▶ **WHAT IS EXPECTED**:
Gather up all lines that carry the word "code".

▶ **AVAILABLE DATA**:
/---

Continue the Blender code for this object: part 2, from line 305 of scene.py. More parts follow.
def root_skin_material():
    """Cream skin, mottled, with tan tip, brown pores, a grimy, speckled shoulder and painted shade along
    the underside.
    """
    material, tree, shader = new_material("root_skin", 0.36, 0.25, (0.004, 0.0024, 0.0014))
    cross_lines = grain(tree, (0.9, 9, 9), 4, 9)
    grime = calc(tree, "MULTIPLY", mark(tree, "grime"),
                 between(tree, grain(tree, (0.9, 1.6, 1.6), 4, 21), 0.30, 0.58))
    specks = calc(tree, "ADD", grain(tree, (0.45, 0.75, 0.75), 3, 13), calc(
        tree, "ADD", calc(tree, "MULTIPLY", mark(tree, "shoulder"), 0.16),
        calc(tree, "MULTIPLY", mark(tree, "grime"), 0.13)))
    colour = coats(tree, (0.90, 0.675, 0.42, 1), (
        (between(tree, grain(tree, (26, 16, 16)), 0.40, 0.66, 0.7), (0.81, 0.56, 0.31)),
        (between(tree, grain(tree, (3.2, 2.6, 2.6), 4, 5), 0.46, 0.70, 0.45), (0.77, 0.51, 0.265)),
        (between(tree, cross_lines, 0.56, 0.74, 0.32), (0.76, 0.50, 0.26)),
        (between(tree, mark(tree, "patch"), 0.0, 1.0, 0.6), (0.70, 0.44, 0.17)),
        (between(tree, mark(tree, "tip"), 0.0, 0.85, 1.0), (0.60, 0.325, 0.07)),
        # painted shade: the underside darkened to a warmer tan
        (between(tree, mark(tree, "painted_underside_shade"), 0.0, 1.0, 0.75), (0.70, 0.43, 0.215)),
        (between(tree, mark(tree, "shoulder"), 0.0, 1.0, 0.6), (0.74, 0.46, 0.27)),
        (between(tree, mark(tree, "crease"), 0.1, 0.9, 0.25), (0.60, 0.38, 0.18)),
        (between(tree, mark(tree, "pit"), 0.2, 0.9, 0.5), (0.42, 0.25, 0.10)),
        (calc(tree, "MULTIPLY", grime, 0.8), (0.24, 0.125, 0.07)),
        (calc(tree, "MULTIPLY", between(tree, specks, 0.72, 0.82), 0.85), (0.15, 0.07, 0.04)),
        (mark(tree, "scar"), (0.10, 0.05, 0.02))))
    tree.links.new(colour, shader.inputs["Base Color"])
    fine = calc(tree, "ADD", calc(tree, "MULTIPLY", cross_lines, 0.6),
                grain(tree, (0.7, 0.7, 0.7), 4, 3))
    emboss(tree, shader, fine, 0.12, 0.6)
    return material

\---
/---

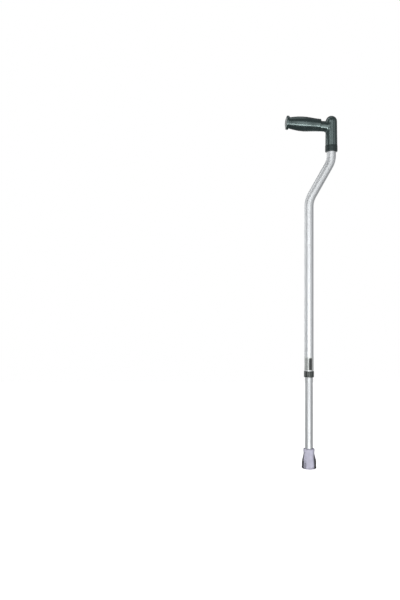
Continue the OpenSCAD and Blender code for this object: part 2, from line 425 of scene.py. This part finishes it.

\---
/---

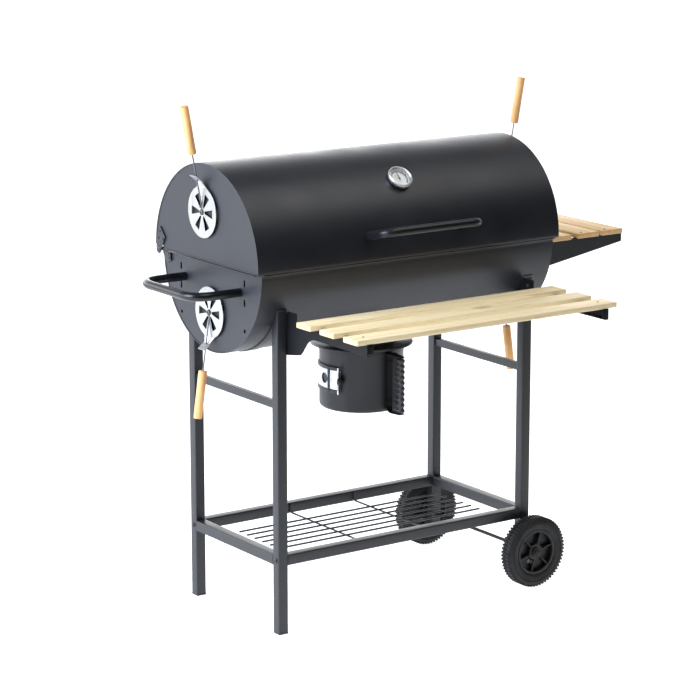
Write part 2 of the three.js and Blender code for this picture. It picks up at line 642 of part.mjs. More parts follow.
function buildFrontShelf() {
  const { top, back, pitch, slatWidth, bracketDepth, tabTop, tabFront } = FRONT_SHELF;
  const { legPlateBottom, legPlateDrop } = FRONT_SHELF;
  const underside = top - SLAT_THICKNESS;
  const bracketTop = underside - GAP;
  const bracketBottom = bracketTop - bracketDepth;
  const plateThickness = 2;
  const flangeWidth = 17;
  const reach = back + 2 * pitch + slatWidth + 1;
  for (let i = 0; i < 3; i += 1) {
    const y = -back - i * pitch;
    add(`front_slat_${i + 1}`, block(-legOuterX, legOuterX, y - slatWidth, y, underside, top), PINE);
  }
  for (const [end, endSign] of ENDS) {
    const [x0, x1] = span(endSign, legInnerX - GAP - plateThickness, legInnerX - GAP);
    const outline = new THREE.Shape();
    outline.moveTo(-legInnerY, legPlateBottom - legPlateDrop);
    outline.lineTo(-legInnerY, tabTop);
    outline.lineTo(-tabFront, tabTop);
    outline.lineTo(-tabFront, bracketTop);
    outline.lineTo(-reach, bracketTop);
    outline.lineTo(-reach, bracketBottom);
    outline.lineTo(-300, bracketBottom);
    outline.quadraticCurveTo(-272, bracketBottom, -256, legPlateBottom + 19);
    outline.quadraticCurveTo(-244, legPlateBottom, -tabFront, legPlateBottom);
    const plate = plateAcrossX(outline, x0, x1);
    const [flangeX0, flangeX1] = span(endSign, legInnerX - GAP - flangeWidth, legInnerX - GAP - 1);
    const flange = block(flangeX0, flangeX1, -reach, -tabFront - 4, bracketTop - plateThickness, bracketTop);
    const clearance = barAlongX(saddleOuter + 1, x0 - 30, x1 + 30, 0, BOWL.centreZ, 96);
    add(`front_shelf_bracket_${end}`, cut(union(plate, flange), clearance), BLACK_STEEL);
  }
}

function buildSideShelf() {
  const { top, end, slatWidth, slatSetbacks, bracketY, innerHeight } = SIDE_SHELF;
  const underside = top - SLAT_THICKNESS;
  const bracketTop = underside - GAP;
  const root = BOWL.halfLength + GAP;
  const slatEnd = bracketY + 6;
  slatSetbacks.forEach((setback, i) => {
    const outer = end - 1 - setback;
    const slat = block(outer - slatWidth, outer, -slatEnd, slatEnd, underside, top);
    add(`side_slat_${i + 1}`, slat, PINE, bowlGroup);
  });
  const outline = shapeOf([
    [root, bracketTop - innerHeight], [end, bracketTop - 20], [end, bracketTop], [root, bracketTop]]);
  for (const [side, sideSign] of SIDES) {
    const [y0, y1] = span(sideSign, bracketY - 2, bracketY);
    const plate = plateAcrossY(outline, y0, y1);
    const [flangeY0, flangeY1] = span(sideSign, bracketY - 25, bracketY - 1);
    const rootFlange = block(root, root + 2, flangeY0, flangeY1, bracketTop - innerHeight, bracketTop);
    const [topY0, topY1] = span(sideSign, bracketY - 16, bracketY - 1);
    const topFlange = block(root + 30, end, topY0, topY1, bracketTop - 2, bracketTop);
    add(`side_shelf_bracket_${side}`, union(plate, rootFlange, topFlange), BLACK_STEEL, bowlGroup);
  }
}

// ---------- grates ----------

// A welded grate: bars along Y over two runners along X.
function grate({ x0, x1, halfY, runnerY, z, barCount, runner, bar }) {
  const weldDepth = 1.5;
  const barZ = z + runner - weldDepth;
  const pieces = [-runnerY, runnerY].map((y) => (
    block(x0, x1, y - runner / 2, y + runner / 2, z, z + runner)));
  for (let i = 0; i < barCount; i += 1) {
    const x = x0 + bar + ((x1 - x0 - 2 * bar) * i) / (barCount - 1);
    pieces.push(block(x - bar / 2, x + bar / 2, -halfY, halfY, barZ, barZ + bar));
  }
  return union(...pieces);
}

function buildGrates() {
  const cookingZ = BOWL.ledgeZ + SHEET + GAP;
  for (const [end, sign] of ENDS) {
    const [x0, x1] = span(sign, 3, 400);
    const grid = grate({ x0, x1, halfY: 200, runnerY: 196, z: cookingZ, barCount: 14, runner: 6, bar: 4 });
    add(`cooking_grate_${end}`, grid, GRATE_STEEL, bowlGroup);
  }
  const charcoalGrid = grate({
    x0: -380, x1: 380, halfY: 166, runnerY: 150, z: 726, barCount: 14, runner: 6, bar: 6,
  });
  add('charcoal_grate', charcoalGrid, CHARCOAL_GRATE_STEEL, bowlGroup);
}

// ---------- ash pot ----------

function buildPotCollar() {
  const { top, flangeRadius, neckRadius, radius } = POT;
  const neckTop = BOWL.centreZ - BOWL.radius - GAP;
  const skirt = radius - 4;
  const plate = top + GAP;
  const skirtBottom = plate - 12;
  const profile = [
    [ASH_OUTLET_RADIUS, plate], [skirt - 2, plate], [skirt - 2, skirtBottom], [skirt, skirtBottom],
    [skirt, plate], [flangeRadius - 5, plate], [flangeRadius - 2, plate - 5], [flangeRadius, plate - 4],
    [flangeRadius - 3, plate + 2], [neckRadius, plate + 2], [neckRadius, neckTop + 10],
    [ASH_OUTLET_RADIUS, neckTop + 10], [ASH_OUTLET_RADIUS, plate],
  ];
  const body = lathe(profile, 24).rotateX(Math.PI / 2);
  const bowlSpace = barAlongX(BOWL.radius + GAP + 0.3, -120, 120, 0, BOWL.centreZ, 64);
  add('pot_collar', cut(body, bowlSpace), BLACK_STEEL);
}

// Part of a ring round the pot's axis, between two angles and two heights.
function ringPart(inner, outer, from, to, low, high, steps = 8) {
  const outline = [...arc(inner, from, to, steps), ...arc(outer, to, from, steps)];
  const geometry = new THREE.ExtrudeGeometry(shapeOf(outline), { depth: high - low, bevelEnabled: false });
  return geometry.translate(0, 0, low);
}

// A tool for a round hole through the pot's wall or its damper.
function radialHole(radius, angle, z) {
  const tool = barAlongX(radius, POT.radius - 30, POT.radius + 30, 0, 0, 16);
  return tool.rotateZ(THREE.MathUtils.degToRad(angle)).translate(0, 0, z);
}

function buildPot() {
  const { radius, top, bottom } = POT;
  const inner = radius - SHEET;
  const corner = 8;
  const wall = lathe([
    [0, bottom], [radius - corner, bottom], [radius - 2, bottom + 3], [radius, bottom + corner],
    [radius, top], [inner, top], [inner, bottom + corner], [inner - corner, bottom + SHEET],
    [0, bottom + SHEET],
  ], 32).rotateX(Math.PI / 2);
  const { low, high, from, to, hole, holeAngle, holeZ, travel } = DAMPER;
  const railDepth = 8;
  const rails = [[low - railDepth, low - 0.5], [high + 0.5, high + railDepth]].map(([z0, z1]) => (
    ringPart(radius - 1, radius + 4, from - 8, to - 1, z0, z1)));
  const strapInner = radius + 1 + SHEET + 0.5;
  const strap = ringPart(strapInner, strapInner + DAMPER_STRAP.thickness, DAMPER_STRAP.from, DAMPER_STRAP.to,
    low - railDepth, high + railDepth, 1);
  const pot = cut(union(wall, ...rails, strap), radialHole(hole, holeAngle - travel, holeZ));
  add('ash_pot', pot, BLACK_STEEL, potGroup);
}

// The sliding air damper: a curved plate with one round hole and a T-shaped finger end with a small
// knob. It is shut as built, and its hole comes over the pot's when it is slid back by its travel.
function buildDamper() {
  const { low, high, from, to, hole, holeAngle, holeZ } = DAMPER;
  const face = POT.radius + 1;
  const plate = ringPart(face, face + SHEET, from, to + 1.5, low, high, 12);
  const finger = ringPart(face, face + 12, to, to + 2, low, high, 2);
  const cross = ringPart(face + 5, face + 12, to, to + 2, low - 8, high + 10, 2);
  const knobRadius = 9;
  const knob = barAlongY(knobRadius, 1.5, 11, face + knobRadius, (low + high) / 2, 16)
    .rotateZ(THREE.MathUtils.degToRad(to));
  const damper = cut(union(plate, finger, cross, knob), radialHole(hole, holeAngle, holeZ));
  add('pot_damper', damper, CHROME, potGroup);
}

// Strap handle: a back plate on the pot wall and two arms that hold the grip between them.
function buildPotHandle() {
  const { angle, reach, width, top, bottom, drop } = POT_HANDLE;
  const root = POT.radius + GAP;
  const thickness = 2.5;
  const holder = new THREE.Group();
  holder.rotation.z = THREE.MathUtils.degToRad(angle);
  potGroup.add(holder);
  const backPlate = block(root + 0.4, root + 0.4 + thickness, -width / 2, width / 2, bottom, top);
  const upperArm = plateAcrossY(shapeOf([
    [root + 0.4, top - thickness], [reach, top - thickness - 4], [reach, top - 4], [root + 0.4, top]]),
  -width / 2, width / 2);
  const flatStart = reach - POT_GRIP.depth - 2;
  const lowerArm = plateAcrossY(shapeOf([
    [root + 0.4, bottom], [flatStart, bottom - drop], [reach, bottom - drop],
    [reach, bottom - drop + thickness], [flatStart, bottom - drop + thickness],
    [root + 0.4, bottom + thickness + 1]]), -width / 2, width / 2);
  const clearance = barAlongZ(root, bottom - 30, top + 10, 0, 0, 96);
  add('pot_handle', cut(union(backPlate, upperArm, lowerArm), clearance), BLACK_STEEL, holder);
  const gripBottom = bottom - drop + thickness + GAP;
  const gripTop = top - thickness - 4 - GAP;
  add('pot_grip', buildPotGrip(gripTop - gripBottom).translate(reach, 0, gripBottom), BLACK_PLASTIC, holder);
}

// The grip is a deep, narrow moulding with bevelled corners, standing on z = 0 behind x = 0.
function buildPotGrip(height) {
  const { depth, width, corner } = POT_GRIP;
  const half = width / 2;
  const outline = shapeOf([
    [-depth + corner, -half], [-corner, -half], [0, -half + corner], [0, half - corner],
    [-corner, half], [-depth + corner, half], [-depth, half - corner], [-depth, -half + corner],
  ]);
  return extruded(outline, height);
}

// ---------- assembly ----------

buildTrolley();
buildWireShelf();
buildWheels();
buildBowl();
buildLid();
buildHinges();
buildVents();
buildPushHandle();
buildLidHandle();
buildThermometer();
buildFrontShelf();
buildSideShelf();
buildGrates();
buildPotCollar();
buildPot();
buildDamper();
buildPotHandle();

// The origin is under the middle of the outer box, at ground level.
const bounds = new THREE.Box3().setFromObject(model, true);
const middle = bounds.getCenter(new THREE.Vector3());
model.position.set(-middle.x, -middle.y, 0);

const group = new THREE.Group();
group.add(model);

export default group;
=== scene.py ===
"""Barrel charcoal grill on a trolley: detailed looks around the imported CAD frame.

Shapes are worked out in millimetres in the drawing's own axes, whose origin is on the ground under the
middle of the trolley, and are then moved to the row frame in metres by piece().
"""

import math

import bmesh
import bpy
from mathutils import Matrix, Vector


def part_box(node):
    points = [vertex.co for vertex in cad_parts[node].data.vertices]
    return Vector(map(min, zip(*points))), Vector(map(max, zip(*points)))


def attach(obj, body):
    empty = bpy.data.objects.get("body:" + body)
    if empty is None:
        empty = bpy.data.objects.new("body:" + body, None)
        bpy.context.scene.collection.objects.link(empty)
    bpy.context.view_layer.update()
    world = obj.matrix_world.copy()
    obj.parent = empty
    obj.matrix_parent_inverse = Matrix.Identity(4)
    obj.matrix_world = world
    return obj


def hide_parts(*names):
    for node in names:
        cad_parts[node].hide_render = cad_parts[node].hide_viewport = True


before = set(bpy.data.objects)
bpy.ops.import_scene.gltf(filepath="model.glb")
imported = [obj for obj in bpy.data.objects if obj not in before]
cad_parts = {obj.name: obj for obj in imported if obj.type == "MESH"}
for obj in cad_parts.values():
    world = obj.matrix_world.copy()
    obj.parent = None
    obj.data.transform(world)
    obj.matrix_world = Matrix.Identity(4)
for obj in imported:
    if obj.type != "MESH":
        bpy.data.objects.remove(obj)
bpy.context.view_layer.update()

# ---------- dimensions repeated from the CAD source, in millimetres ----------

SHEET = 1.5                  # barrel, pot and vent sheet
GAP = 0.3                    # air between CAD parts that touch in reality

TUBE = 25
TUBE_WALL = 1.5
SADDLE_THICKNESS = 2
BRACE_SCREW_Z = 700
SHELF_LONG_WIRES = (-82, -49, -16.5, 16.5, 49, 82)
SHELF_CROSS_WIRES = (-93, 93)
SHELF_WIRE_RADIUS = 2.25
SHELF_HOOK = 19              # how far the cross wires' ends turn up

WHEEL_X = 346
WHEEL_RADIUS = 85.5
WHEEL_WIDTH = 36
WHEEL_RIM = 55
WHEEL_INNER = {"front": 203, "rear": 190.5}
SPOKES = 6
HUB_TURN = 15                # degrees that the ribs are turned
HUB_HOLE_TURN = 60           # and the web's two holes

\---

▶ **RESPONSE TO THIS TASK**:
Continue the Blender code for this object: part 2, from line 305 of scene.py. More parts follow.
Continue the OpenSCAD and Blender code for this object: part 2, from line 425 of scene.py. This part finishes it.
Write part 2 of the three.js and Blender code for this picture. It picks up at line 642 of part.mjs. More parts follow.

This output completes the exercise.